Environment Minister Nick Smith says a crackdown on harmful plastics which make their way into New Zealand's waterways will not extend to plastic bags.

Smith today announced that cosmetic products containing tiny plastic particles known as microbeads would be banned in July next year because of concerns about their impact on the marine environment.

The move was welcomed by scientists, though they said New Zealand had been slow to act and further reduction of other plastics was needed. Environmentalists want the Government to go further by banning or taxing plastic bags.

Smith said the Government was targeting microbeads because they could not be recycled and because there was clear evidence of harm to waterways, fish and shellfish.


"There is no practical way that a New Zealander can take the microbeads in these products and somehow sieve them out and prevent them from getting into the marine environment," he said at a press conference in Wellington this afternoon.

"There is not the evidence in New Zealand that a substantive portion of the plastic bags that we use in shopping and other uses end up in the marine environment."

Smith said he would not rule out changes in relation to plastic bags in future, but the Government's focus was currently on a nationwide recycling scheme.

Provided by Ministry for the Environment

The United States and Canada have already begun the process of banning microbeads, and Australia has threatened a ban if companies do not voluntarily remove them from their products.

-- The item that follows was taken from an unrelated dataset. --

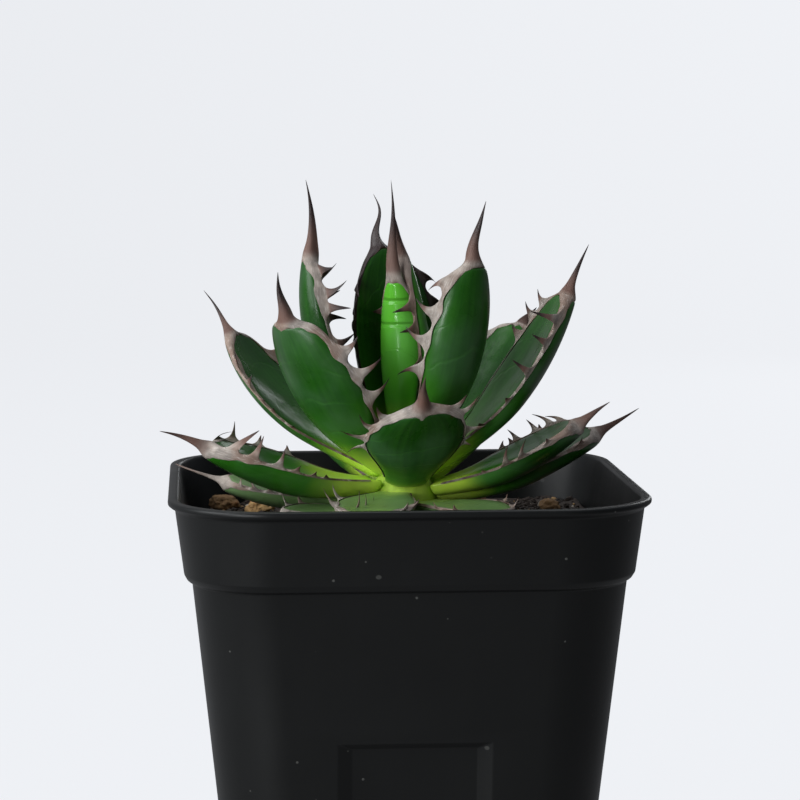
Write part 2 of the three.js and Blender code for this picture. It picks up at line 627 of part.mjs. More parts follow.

New Zealand's cosmetics industry said bans imposed by overseas countries meant most large manufacturers were already phasing out microbeads. Cosmetic Toiletry and Fragrance Association executive director Garth Wyllie said products containing microbeads would be "long gone" from shelves by the time New Zealand's ban came into force.

However, Smith said he was surprised by the number of products containing microbeads which were still available.

"I note that some companies have already announced that their intention is to phase them out. I was surprised today, despite those commitments, seeing a very wide range of dozens and dozens of products, everything from shampoos to face cleaners to shaving creams to sunscreen and toothpaste containing these microbeads."

Cosmetics giant The Body Shop said plastics such as polyethylene were no longer used in any of the company's products. Managing director of the New Zealand branch, Barrie Thomas, said the company replaced the beads with natural alternatives between 2014 and 2015.

Scientists with an interest in microplastics praised the Government's move while urging further action.

University of Canterbury senior lecturer Sally Gaw, from the Department of Chemistry, said microplastics were of concern because they were widespread in oceans and had been found in an increasing number of marine animals.

The Government's ban was a "great step forward", she said.

"Further steps will be required to reduce the enormous volume of plastics entering our oceans each year."

University of Auckland associate professor Mary Sewell, from the School of Biological Sciences, said New Zealand was "behind the rest of the world" because many countries had already banned the products.


Environment Minister Nick Smith announced the ban this afternoon at a press conference in Wellington.

"The problem with microbeads is that they are too small to retrieve or recycle, they do not biodegrade, and that they are mistaken by marine life as food, causing long-term damage to aquatic animals and like fish and mussels," Smith said.

"The use of plastic microbeads in personal care products like facial cleaners and toothpaste makes no sense when there are biodegradable alternatives like apricot kernels and ground nut products that achieve the same results."

The plastic beads were first used in medical treatment, and the ban is unlikely to extend to medical products.

Companies who continued to sell products containing microbeads faced a maximum fine of $100,000.